The sinking of the obsolete cruiser, a phase of First Task Fleet maneuvers, was the first training operation of its type since 1923, when bombers sank a battleship in the famed Billy Mitchell air power test.

The battle-scarred cruiser was a veteran of 31 Pacific war engagements and also survived the Bikini atom bomb tests. And it took the Navy's most powerful known weapon---a torpedo--to administer the "coup de grace" to the gallant fighting ship.

The rusted cruiser, 'still believed' to be radioactive from the Bikini tests and hence unusable for scrap, was towed to its final resting place from San Pedro this morning, and left adrift.

At 8:55 a.m., units of the task fleet opened fire on the target vessel.
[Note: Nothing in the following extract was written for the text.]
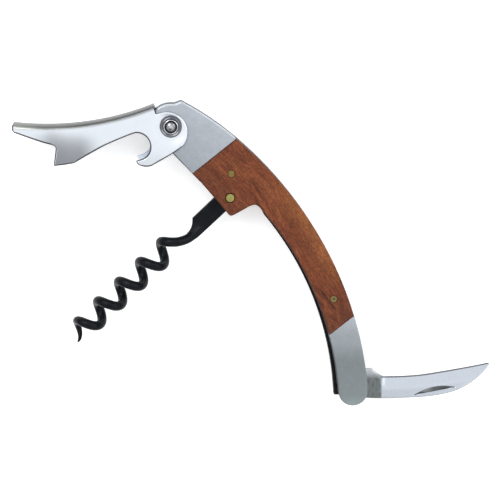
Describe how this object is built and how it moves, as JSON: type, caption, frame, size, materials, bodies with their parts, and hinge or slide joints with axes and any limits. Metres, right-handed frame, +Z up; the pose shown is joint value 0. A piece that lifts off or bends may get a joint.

Several shots from four auxiliary vessels ripped into the superstructure of the Salt Lake City.

Then came waves of fighters and dive-bombers from the carriers Princeton, Boxer and Bodoeng Strait. Their light bombs and cannon fire burst brilliantly across the cruiser's decks.

Destroyers and heavy cruisers were next to attack. Firing from a distance of nearly nine miles, they scored several hits on the battered vessel. They were followed by several waves of dive-bombers and fighters firing rockets from low level. Still the cruiser would not sink.

At 1:33 p.m. the submarines, Entemedor and Blenny closed in for the kill. They fired their torpedoes individually. They first hit the cruiser at the bow. She listed steeply to port and began to settle forward.

The second torpedo, from the Blenny, exploded amidships. The stricken cruiser slowly capsized, reared clumsily astern, then vanished into the hissing foam.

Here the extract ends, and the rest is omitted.